Every line from the first one to the line containing "return np.array(ROD_TOP) +" should be echoed exactly; leave out the rest.

****

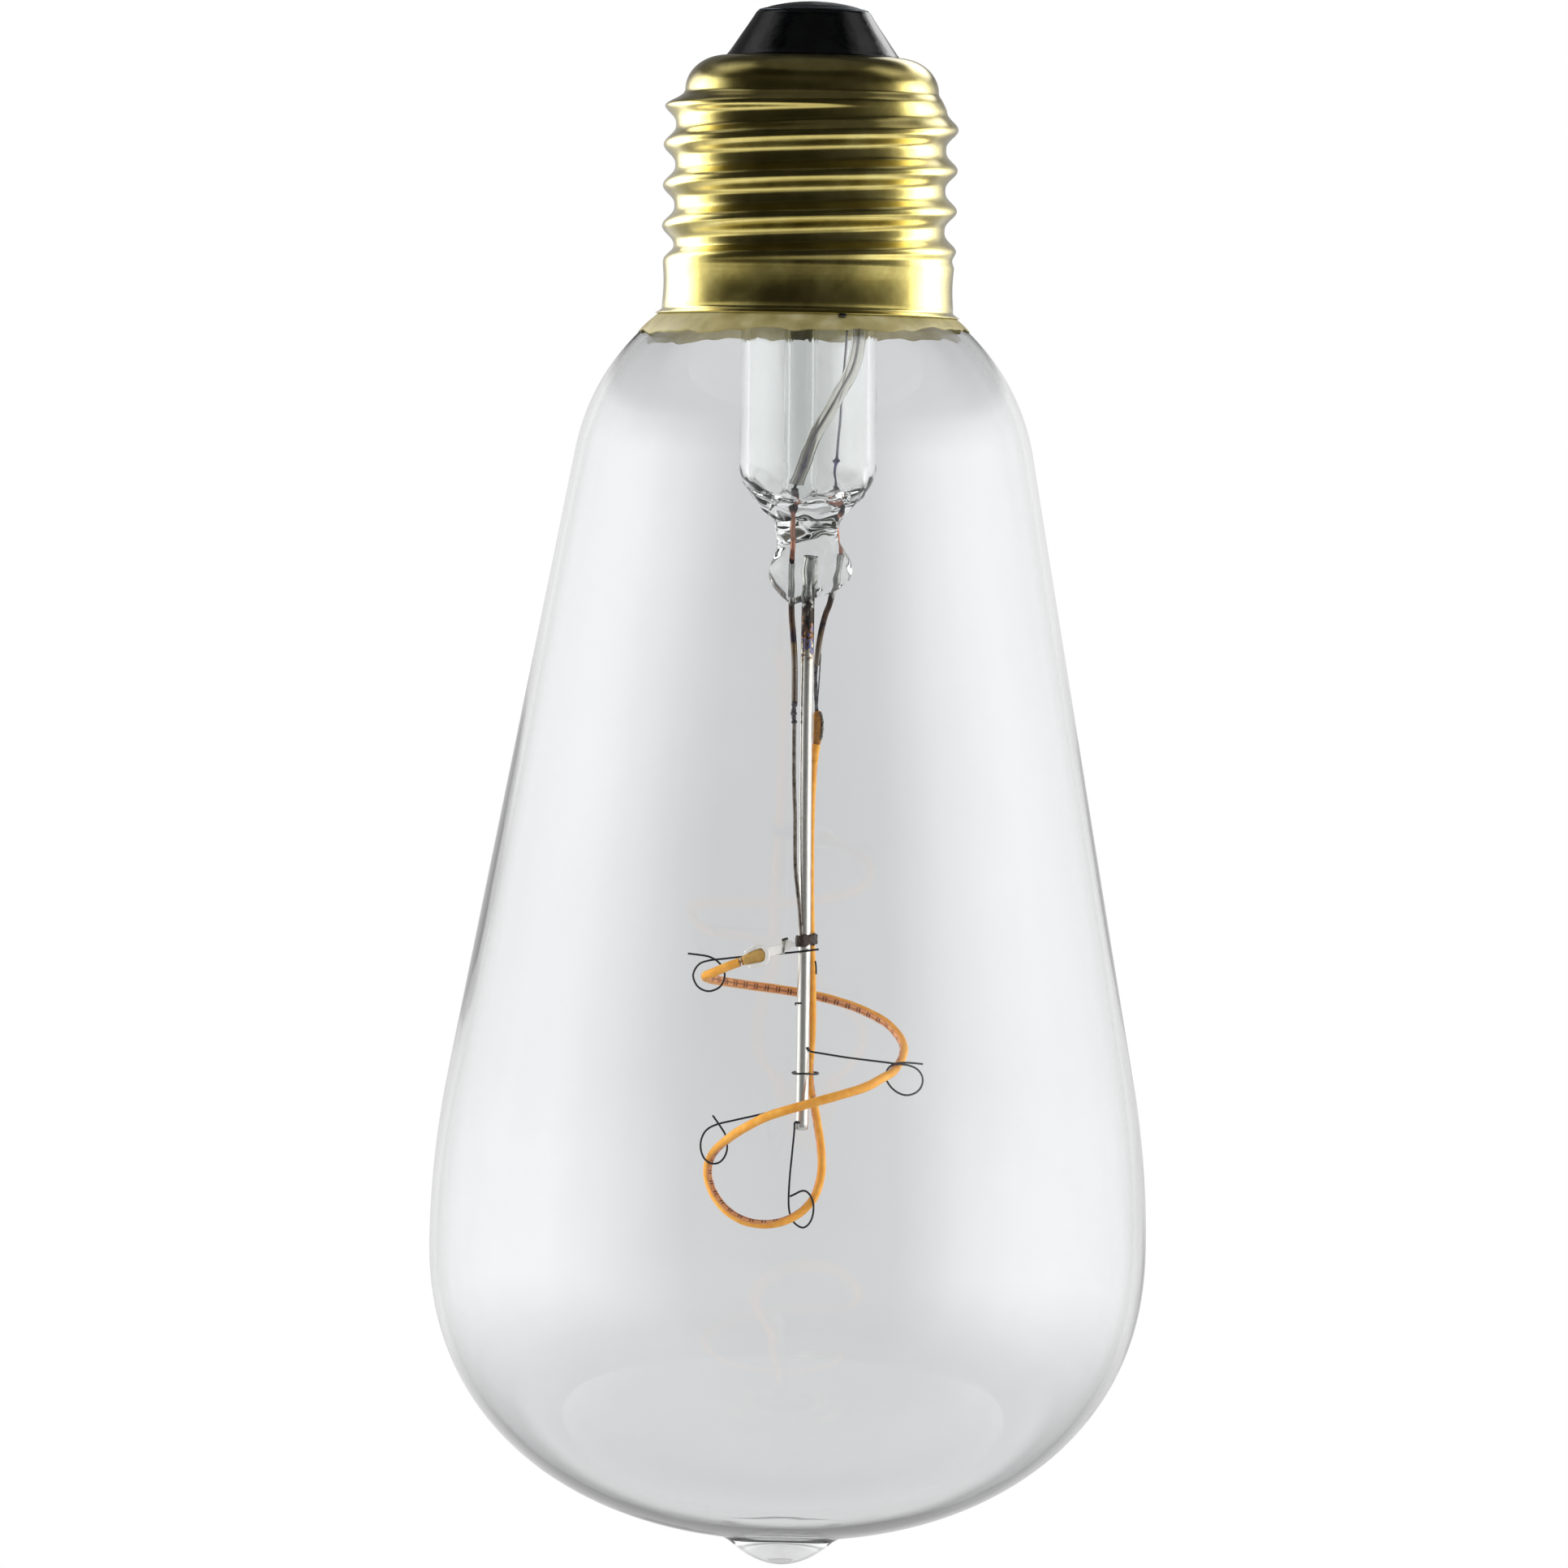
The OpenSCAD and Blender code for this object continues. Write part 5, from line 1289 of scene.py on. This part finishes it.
strip("strap_fold", FOLD, 0.06, 0.24, 0.09, grey, slot="clip_metal", hint=np.array([1.0, -0.4, 0]),
      square=0.5)
# Painted shade: the dark wire stands for the shade in the crease along the fold's lip.
shaded = metal("fold_lip", two_tones((0.05, 0.04, 0.035), (0.14, 0.11, 0.09)), (0.3, 0.5))
wire("strap_fold_lip", FOLD_LIP, 0.11, shaded, slot="clip_metal", step=0.08)

# %% [markdown]
# ## Collar
# A dark wrap ties lead, rod and filament together. Seen from above it follows the outline of three
# circles: in each direction the one that reaches furthest. A tall rounded strip is carried along
# that closed line, and a few sines of the turn make its edges uneven, like a strip wound by hand.

# %% Collar
COLLAR_Z, OFF_SURFACE = -83.88, 0.13


def rod_at(z):
    """Point on the rod's axis at a height, on the line between its two ends."""
    t = (z - ROD_TOP[2]) / (ROD_FOOT[2] - ROD_TOP[2])
    return np.array(ROD_TOP) + t * (np.array(ROD_FOOT) - np.array(ROD_TOP))


def bundle(grow, steps=96):
    """Outline of rod, lead and filament together: in each direction the edge of the circle for
    which direction times middle, plus radius, is largest."""
    a = around(steps)[0]
    way = np.stack([np.cos(a), np.sin(a)], 1)
    rod = rod_at(-83.9)
    middle = np.array([[rod[0], rod[1]], [1.47, 0.9], [0.64, -0.88]])
    size = np.array([ROD_R, 0.40, 0.18]) + grow
    far = (way @ middle.T + size).argmax(1)
    return middle[far] + size[far][:, None] * way


def evened(loop):
    """The same closed line, with its points at equal distances."""
    close = np.concatenate([loop, loop[:1]])
    length = np.concatenate([[0], np.cumsum(np.linalg.norm(np.diff(close, axis=0), axis=1))])
    s = np.linspace(0, length[-1], len(loop) + 1)[:-1]
    return np.stack([np.interp(s, length, close[:, k]) for k in range(2)], 1)


def wrap_grid(n=28):
    """Closed path round the bundle; each station carries |cos|^0.6 by |sin|^0.6, whose height and
    thickness are sines of the turn."""
    ring = evened(bundle(OFF_SURFACE))
    way = np.roll(ring, -1, 0) - np.roll(ring, 1, 0)
    out = unit(np.stack([way[:, 1], -way[:, 0]], 1))
    turn = np.arctan2(ring[:, 1], ring[:, 0] - 1)[:, None]
    a = around(n)
    tall = 0.47 + 0.07 * np.sin(3 * turn + 1) + 0.05 * np.sin(7 * turn)
    thick = 0.11 + 0.02 * np.sin(5 * turn + 2)
    rise = (COLLAR_Z + 0.12 * np.cos(turn - 0.3) + tall * squared(np.sin(a), 0.6)
            + 0.03 * np.sin(9 * turn + 2 * a))
    push = thick * squared(np.cos(a), 0.6) + 0.02 * np.sin(4 * a + 6 * turn)
    return np.stack([ring[:, :1] + out[:, :1] * push, ring[:, 1:] + out[:, 1:] * push, rise], 2)


collar = mottled("collar_dark", 0.3, [(0.35, (0.020, 0.012, 0.009)), (0.6, (0.06, 0.04, 0.03)),
                                      (0.8, (0.18, 0.15, 0.13))],
                 (0.35, 0.6), 0.06, detail=6, strength=0.7, Metallic=0.6)
place(skin("collar_wrap", wrap_grid(), ring=True), collar, "lead_collar", slot="collar_dark")

# %% [markdown]
# ## Hooks
# Thin black steel wires are welded to the rod, run out sideways and end in open loops, through
# which the filament is threaded. Each is one wire through measured points, because no two loops
# are alike.

# %% Hooks
HOOKS = {
    "hook_upper_left": [
        (2.2, -0.6, -84.65), (0.9, -0.72, -84.85), (-1, -0.5, -85.1), (-3, -0.2, -85.35), (-4.6, 0, -85.5),
        (-6.2, 0.15, -85.7), (-7.5, 0.2, -85.88), (-8.4, 0.3, -86.25), (-8.88, 0.3, -87.2),
        (-8.45, 0.35, -88.2), (-7.5, 0.4, -88.62), (-6.5, 0.4, -88.2), (-6.1, 0.45, -87.3),
        (-6.3, 0.5, -86.5), (-6.8, 0.55, -85.92), (-7.5, 0.55, -85.55), (-8.4, 0.5, -85.4), (-9.4, 0.5, -85.3)],
    "hook_right": [
        (1.36, -0.58, -93.4), (1.65, -0.3, -93.75), (2.5, -0.05, -93.9), (5, 0, -94.25), (8, -0.05, -94.55),
        (9.4, -0.15, -94.7), (10.4, -0.1, -94.8), (11.2, 0, -95.15), (11.65, 0, -95.8), (11.6, 0, -96.6),
        (11.1, 0, -97.2), (10.3, 0, -97.45), (9.5, 0, -97.25), (8.8, 0, -96.7), (8.4, 0.05, -96),
        (8.5, 0.1, -95.25), (8.95, 0.15, -94.8), (9.6, 0.15, -94.6), (10.4, 0.15, -94.57),
        (11.7, 0.15, -94.65)],
    "hook_lower_left": [
        (0.28, 0, -98.65), (-1, 0, -99), (-3, 0, -99.5), (-5, 0, -100), (-6.5, 0, -100.4), (-7.4, 0, -100.9),
        (-7.85, 0, -101.7), (-7.9, 0, -102.6), (-7.6, 0, -103.4), (-7, 0, -103.85), (-6.3, 0, -103.8),
        (-5.8, 0, -103.3), (-5.55, 0.05, -102.5), (-5.7, 0.15, -101.4), (-6.1, 0.25, -100.7),
        (-6.9, 0.3, -99.6)],
    "hook_bottom": [
        (0.8, -0.67, -100.1), (0.42, -0.45, -100.05), (0.35, -0.35, -101), (0.2, -0.3, -103),
        (0.05, -0.2, -105), (0, 0, -107), (0.12, 0.25, -108.1), (0.45, 0.35, -108.85), (0.9, 0.3, -109.25),
        (1.4, 0.2, -109.4), (1.9, 0, -109), (2.2, -0.15, -108.2), (2.2, -0.2, -107.2), (1.9, -0.25, -106.5),
        (1.5, -0.25, -106.15), (1.1, -0.25, -106.15), (0.6, -0.27, -106.4), (0.1, -0.3, -106.65)]}
black_wire = metal("hook_black", two_tones((0.004, 0.005, 0.007), (0.014, 0.016, 0.022)), (0.35, 0.55),
                   grain=0.4, metallic=0.3)
for node, route in HOOKS.items():
    wire(node + "_wire", route, 0.09, black_wire, node, slot="hook_wire", n=12, step=0.15)

# %% [markdown]
# Where a wire was welded on, its end shows as a short dark tick across the rod.

# %% Ticks
TICKS = {
    "rod_tick_upper": [
        (0.22, -0.25, -89.68), (0.22, -0.32, -89.5), (0.38, -0.52, -89.5), (0.75, -0.66, -89.5)],
    "rod_tick_lower": [
        (0.33, -0.3, -100.3), (0.38, -0.48, -100.08), (0.6, -0.62, -100.1), (0.8, -0.67, -100.06)],
    "rod_tick_right": [(1.9, 0.2, -85.7), (1.98, 0.25, -86.2), (2.0, 0.3, -86.9)]}
for name, route in TICKS.items():
    wire(name, route, 0.075, black_wire, slot="hook_wire", n=10, step=0.06)

# %% [markdown]
# ## Tie ring
# A loose steel ring lies round rod and filament and keeps them together. Its circle is the smallest
# that holds both, plus a little play, and it hangs slightly askew.

# %% Tie ring
RING_Z, RING_WIRE, PLAY = -95.7, 0.085, 0.12
FILAMENT_AT, FILAMENT_R = (1.57, 0.9), 0.4


def ring_grid(steps=96, n=14):
    """Torus: middle + R (cos a, sin a) + r (cos b outwards, sin b upwards), tilted by sin a."""
    rod = rod_at(RING_Z)
    across = np.array([FILAMENT_AT[0] - rod[0], FILAMENT_AT[1], 0])
    apart = np.linalg.norm(across)
    ring_r = (ROD_R + apart + FILAMENT_R) / 2 + PLAY
    middle = rod + across / apart * (ring_r - PLAY - ROD_R)
    a, b = around(steps)[0], around(n)[..., None]
    loop = np.stack([middle[0] + ring_r * np.cos(a), middle[1] + ring_r * np.sin(a),
                     RING_Z + 0.07 * np.sin(a) * ring_r + 0.03 * np.sin(3 * a)], 1)
    out = np.stack([np.cos(a), np.sin(a), 0 * a], 1)[:, None]
    return loop[:, None] + RING_WIRE * (np.cos(b) * out + np.sin(b) * UP)


tie = metal("tie_steel", two_tones((0.03, 0.03, 0.032), (0.13, 0.13, 0.13)), (0.25, 0.5), grain=0.4)
place(skin("tie_ring_wire", ring_grid(), ring=True), tie, "tie_ring", slot="tie_wire")

# %% [markdown]
# ## Cement at the rim
# Cement holds the cap on the neck. When the cap was pushed on, some of it was squeezed out and
# dried on the glass as a thin tan film with a ragged lower edge. The film is the bulb's own outline
# pushed out by its thickness, down to a depth that changes with the turn: deeper on the left.

# %% Cement film
ABOVE_RIM = 0.25


def glass_radius(z):
    """Radius of the glass outline at a height, linear between its points."""
    order = np.argsort(outside[:, 1])
    return np.interp(z, outside[order, 1], outside[order, 0])


def film_grid(n=360, steps=12):
    """Outline of the glass plus a thickness that falls as sqrt(1 - share cubed) towards the lower
    edge, then back close to the glass. Depth is a sum of sines of the turn."""
    a = around(n)
    deep = (1.45 - 0.42 * np.cos(a - 0.35) + 0.12 * np.sin(5 * a + 1) + 0.10 * np.sin(11 * a)
            + 0.07 * np.sin(23 * a + 2) + 0.04 * np.sin(41 * a))
    t = np.linspace(0, 1, steps)[:, None]
    z = RIM_Z + ABOVE_RIM - (deep + ABOVE_RIM) * t
    most = 0.16 + 0.03 * np.sin(7 * a) + 0.02 * np.sin(17 * a + 1)
    thick = 0.02 + most * np.sqrt(np.clip(1 - t ** 3, 0, 1))
    r = np.concatenate([glass_radius(z) + thick, (glass_radius(z) + 0.004)[::-1]])
    return cylindrical(r, a, np.concatenate([z, z[::-1]]))


cement = mottled("cement", 2.2, [(0.3, (0.44, 0.37, 0.13)), (0.55, (0.62, 0.54, 0.25)),
                                 (0.75, (0.78, 0.73, 0.48))],
                 (0.3, 0.6), 0.03, detail=3, strength=0.4, relief=(0.8, 4),
                 Transmission_Weight=0.55, IOR=1.35)
film = place(skin("cement_film", film_grid(), ring=True), cement, slot="cement")

# %% [markdown]
# A small dark weld joins the driver's side wire to the rim. It fills the box of the CAD's drop,
# two per cent smaller, and sines of both angles make it lumpy.

# %% Rim weld
def blob(middle, size, n=40):
    """A round grid about a middle, its radius 1 plus sines of both angles, none at the poles."""
    p, a = np.linspace(0.04, np.pi - 0.04, n // 2)[:, None], around(n)
    r = 1 + 0.08 * np.sin(3 * a + 2 * p) * np.sin(p) + 0.05 * np.sin(5 * a) * np.sin(3 * p) * np.sin(p)
    way = np.stack([np.sin(p) * np.cos(a), np.sin(p) * np.sin(a), np.cos(p) + 0 * a], 2)
    return np.array(middle) + r[..., None] * way * np.array(size)


weld_low, weld_high = (np.array(v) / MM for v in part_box("rim_weld"))
weld = metal("weld_dark", two_tones((0.02, 0.02, 0.025), (0.16, 0.15, 0.15)), (0.25, 0.5),
             grain=0.3, depth=0.03)
weld_grid = blob((weld_low + weld_high) / 2, (weld_high - weld_low) / 2 * 0.98)
place(skin("rim_weld_drop", weld_grid), weld, "rim_weld", slot="weld")

# %% [markdown]
# ## What the cap hides
# The driver's parts stay as the CAD built them and only get their finish: green lacquered board
# with traces under the lacquer, black moulded chips, the capacitor's sleeve with its wrinkles, and
# bare tinned wire. The cement inside the cap is coarser than its film outside.

# %% Driver finishes
board = mottled("board", 1.5, None, (0.25, 0.4), 0.02)
traces = board.spread(board.noise(1.1, scale=(1, 0.2, 1), detail=0), 0, 1, 0.52, 0.54)
board.to("Base Color", board.mix(traces, (0.015, 0.10, 0.045), (0.035, 0.20, 0.09)))
chip = mottled("chip_body", 0.25, two_tones((0.010, 0.010, 0.011), (0.03, 0.03, 0.032)), (0.45, 0.65), 0.01)
jacket = mottled("capacitor_sleeve", 2.5, two_tones((0.010, 0.012, 0.03), (0.03, 0.035, 0.07)),
                 (0.15, 0.3), 0.03)
resistor = mottled("resistor_body", 0.6, two_tones((0.30, 0.42, 0.36), (0.40, 0.54, 0.46)),
                   (0.35, 0.5), 0.02)
bare = metal("tinned_wire", two_tones((0.42, 0.42, 0.44), (0.66, 0.66, 0.67)), (0.2, 0.35))
coarse = mottled("cap_cement", 0.8, two_tones((0.42, 0.34, 0.17), (0.62, 0.54, 0.34)), (0.6, 0.85), 0.12)
for finish, names in ((board, ["driver_board"]), (chip, ["bridge_rectifier", "driver_chip"]),
                      (jacket, ["smoothing_capacitor"]), (resistor, ["fuse_resistor"]),
                      (bare, ["contact_lead", "shell_lead"]), (coarse, ["capping_cement"])):
    for name in names:
        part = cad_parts[name].data
        part.materials.clear()
        part.materials.append(finish.material)
        print(name, "gets", finish.material.name)

# %% [markdown]
# ### The cards light the cap alone
# The small ring of cards stands close to the glass, where it would show as a white patch on each
# shoulder. Light linking names the pieces that a glowing object may light, so the glass leaves
# the ring out, as it would if a second exposure were taken for the brass.

# %% Light linking
cap_pieces = bpy.data.collections.new("cap_pieces")
for piece in (shell, cone, plate, solder_drop, film):
    cap_pieces.objects.link(piece)
cards.light_linking.receiver_collection = cap_pieces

****

ANSWER TO THE EXERCISE |
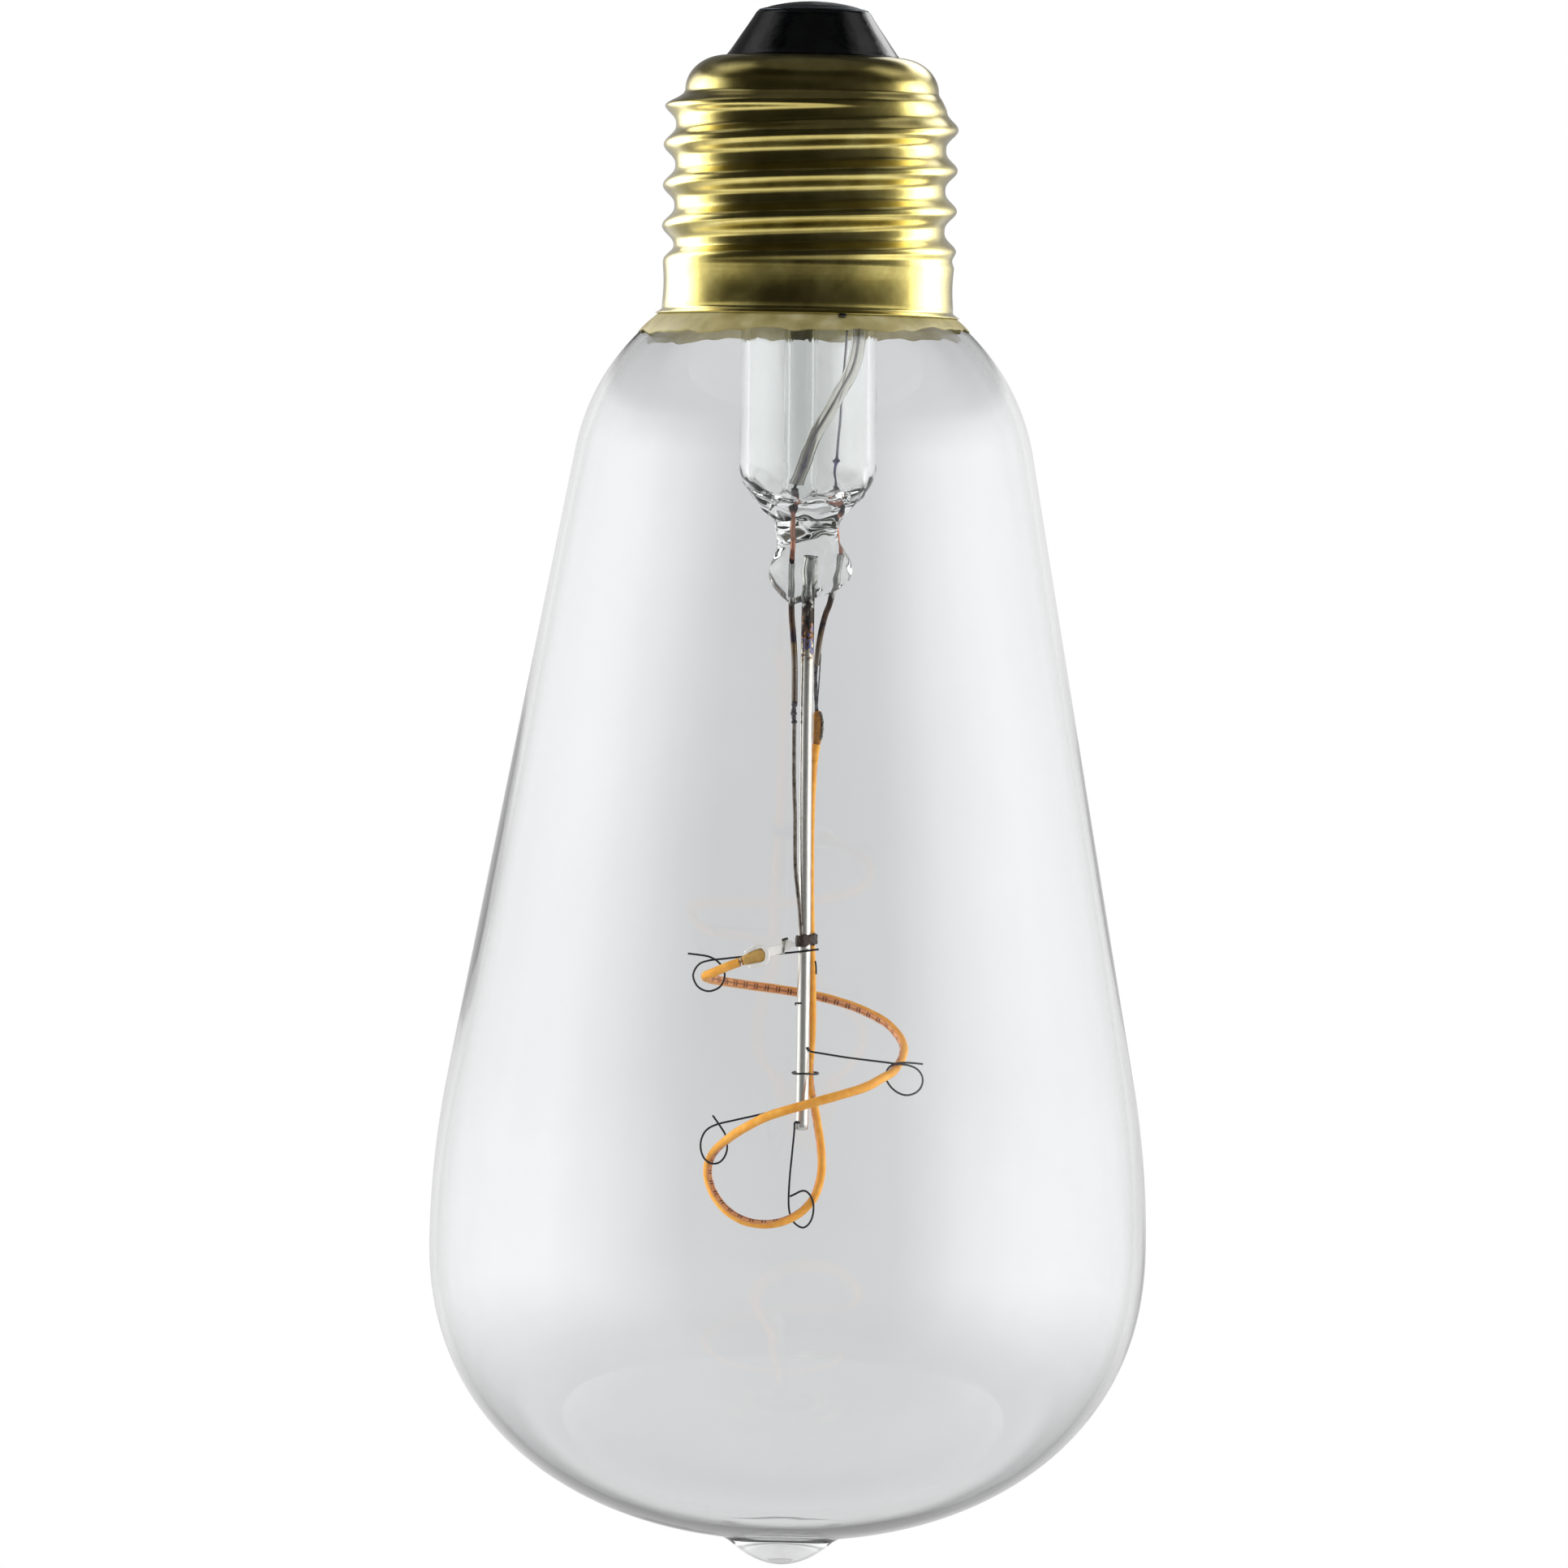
The OpenSCAD and Blender code for this object continues. Write part 5, from line 1289 of scene.py on. This part finishes it.
strip("strap_fold", FOLD, 0.06, 0.24, 0.09, grey, slot="clip_metal", hint=np.array([1.0, -0.4, 0]),
      square=0.5)
# Painted shade: the dark wire stands for the shade in the crease along the fold's lip.
shaded = metal("fold_lip", two_tones((0.05, 0.04, 0.035), (0.14, 0.11, 0.09)), (0.3, 0.5))
wire("strap_fold_lip", FOLD_LIP, 0.11, shaded, slot="clip_metal", step=0.08)

# %% [markdown]
# ## Collar
# A dark wrap ties lead, rod and filament together. Seen from above it follows the outline of three
# circles: in each direction the one that reaches furthest. A tall rounded strip is carried along
# that closed line, and a few sines of the turn make its edges uneven, like a strip wound by hand.

# %% Collar
COLLAR_Z, OFF_SURFACE = -83.88, 0.13


def rod_at(z):
    """Point on the rod's axis at a height, on the line between its two ends."""
    t = (z - ROD_TOP[2]) / (ROD_FOOT[2] - ROD_TOP[2])
    return np.array(ROD_TOP) + t * (np.array(ROD_FOOT) - np.array(ROD_TOP))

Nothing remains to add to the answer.